Dark matter mystery closer to being solved thanks to new Euclid telescope images

dark matter mystery closer to being solved thanks to new euclid telescope images

Euclid's new image of star-forming region Messier 78 – 1,300 light-years away – offers hints as to what exactly dark matter is - PA/ESA

The dark matter-hunting telescope Euclid has sent back new images which hint at the origins of one of the most mysterious forces in the universe.

For the first time, scientists have pulled back the curtain on the Messier 78 nebula, a region where stars are forming which is usually shrouded by dense clouds of dust and gas, and impossible to penetrate.

The near-infrared camera on Euclid has allowed scientists to peer inside, where they have spotted brown dwarfs and rogue planets, both of which are candidates for “dark matter”.

Although nobody knows what dark matter is, it is believed to make up about 85 per cent of the Universe’s mass, keeping stars and planets in their galaxies.

It cannot be seen but its impact can be viewed through telescopes because it bends light around galaxies, creating a ring of star light known as gravitational lensing.

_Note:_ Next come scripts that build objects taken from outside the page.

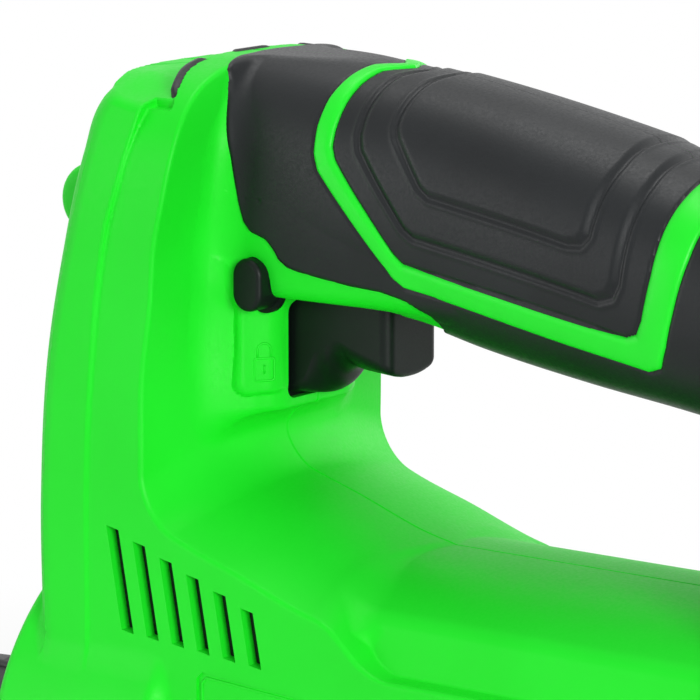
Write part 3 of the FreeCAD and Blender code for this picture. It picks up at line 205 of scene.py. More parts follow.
def base_form(x, n, z):
    """Distance to the lower body: the fan tube, the thicker shroud at its front and the skid."""
    tube = np.hypot(n, z - AXIS_Z) - BODY_R
    tube = meet(tube, np.maximum(-107.9 - x, x - BODY_REAR), 1.5)
    arc = np.hypot(n, z - np.clip(z, 53, 83)) - SHROUD_R
    shroud = meet(arc, np.maximum(-108 - x, x + 68), 3.0)
    skid = meet(meet(n - 27, np.abs(x) - 78, 6), 3.0 - z, 1.0)
    skid = np.maximum(skid, z - 30)
    return join(join(tube, shroud, 2.5), skid, 4)


def tail_form(x, n, z):
    """Distance to the rear column, which carries the handle's rear end over the battery's mount."""
    plan = meet(meet(tail_front(z) - x, n - tail_side(z), 8), x - tail_rear(z), 5)
    return np.maximum(plan, np.maximum(z - 205, 50 - z))


def shell_form(x, n, z):
    """Distance to the whole green shell, from its parts joined with hollow fillets.

    The handle meets the column in a wide fillet low down. Near the top it is sharp in front of the hoop's edge
    and narrower behind it.
    """
    handle = np.maximum(handle_form(x, n, z), np.maximum(hoop_front(z) - x, x - 90))
    body = np.maximum(np.maximum(body_form(x, n, z), x - BODY_REAR), 45 - z)
    behind = fade(x, -75, -69)
    sharp = (1 - behind) * fade(z, 208, 218) * 7.7 + behind * fade(z, 212, 226) * 5.2
    front = join(body, join(handle, pod_form(x, n, z), 1.6), 8.5 - sharp)
    front = join(front, base_form(x, n, z), 2)
    tail = join(tail_form(x, n, z), handle, 9.0)
    whole = join(front, tail, 1 + 5 * fade(z, 118, 130))
    return meet(whole, z - TOP_Z, 0.6)


# ---------------------------------------------------------------- from a form to a mesh
def at_points(form, p):
    """The form's value at each point of p, an array of x, y and z."""
    return form(p[:, 0], np.abs(p[:, 1]), p[:, 2])


def slope_of(form, p):
    """How steeply the form rises along x, y and z at the points p, by central differences."""
    e = 0.02
    g = np.empty_like(p)
    for k in range(3):
        d = np.zeros(3)
        d[k] = e
        high, low = p + d, p - d
        g[:, k] = at_points(form, high) - at_points(form, low)
    return g / (2 * e)


def unit(v):
    """The vectors scaled to length 1."""
    return v / np.maximum(np.linalg.norm(v, axis=1, keepdims=True), 1e-9)


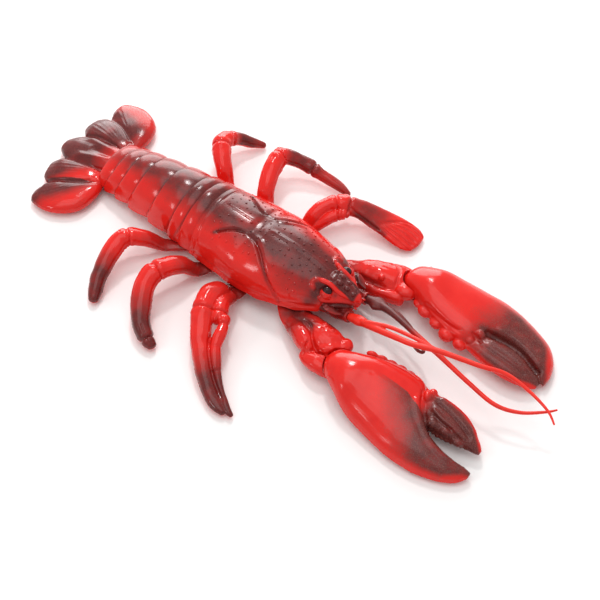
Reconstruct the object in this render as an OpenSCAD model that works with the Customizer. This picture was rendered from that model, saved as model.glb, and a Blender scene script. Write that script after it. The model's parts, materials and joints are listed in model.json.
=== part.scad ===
// Moulded plastic lobster, life size, lying on its belly.
// The head points to -Y, the tail to +Y, and the floor is Z = 0.

/* [Body] */
// Wall of the hollow mouldings
wall = 1.6; // [1.2:0.1:2]
// Gap between mouldings that nest in one another
nest_gap = 0.3; // [0.2:0.1:0.6]
// Half width of the flat foot under the belly
foot_half_width = 9; // [6:1:11]
// Arc steps of each shell
shell_steps = 20; // [14:2:24]

/* [Claws and tail] */
// Length of each claw
claw_length = 93; // [90:0.5:95]
// Width over the tail fan
tail_width = 93; // [88:0.5:96]

/* [Pivots] */
// Radius of the snap posts that carry the legs
leg_post_r = 2; // [1.6:0.1:2.4]
// Radius of the snap posts that carry the arms
shoulder_post_r = 3; // [2.5:0.1:3.4]
// Radius of the snap pins that carry the claws
wrist_pin_r = 2.5; // [2:0.1:2.8]
// Radial running clearance of every pivot
running = 0.05; // [0.02:0.01:0.1]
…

Brown dwarfs are halfway between massive planets and stars and emit radiation but have not burst into being full stars. Rogue planets are planets around four times the mass of Jupiter, but are not orbiting a star.

If brown dwarfs and rogue planets are responsible for dark matter there would need to be far more than have currently been spotted, but with Euclid, scientists are now able to look into nebulae to see if there are enough.

Jerry Zhang, of the Institute of Astrophysics of the Canary Islands, said: “Dark matter, as we all know, is so mysterious, and it’s invisible. But so far, brown dwarfs and planetary-mass objects are actually candidates for this missing mass.

“However, the individual object has so little mass that we have to find a significant number of them to support this idea. We still believe that we only found the tip of the iceberg.”

The £1.2 billion Euclid space telescope, which includes a camera developed by University College London, is studying the impact of dark matter and dark energy on 1.5 billion galaxies – more than one third of the visible sky, and probe 70 per cent of cosmic time.

Led by the European Space Agency (ESA) the telescope’s enormous field of vision is 250 times larger than the Hubble Space Telescope and creates more data in one day than Hubble has ever produced.

Just five per cent of the universe is visible. The rest is made up of strange unknowns whose presence can only be inferred by their influence on the universe.

dark matter mystery closer to being solved thanks to new euclid telescope images

A new image of spiral galaxy NGC 6744, which 30 million light-years away, one of several pictures take help us unravel the secrets of the cosmos - PA/ESA

Without dark energy the universe would not continue to accelerate as it expands, while galaxies rely on the gravitational heft of dark matter to keep them together. Both have been notoriously difficult to pin down.

Messier 78 – the central and brightest region in the images – is around 1,600 light years away in the Orion constellation. The foreground resembles a seahorse with bright stars lighting up the ‘eye’ and ‘chest’ regions with purple light.

Dr Marusa Zerjal, of the Institute of Astrophysics of the Canary Islands, said: “This image is unprecedented because this is the first such image with depth and sharpness and [the] large field of view actually enables us for the first time to study objects of a very low mass to such details and in uniform manner.

“We can study the number of newly formed stars, but also the number of objects that are less massive than stars, called brown dwarfs, and there are free-floating planets, or rogue planets and that is the most interesting part of this image.”

British scientists from the universities of Manchester, Nottingham and the Open University are responsible for many of the instruments on the telescope.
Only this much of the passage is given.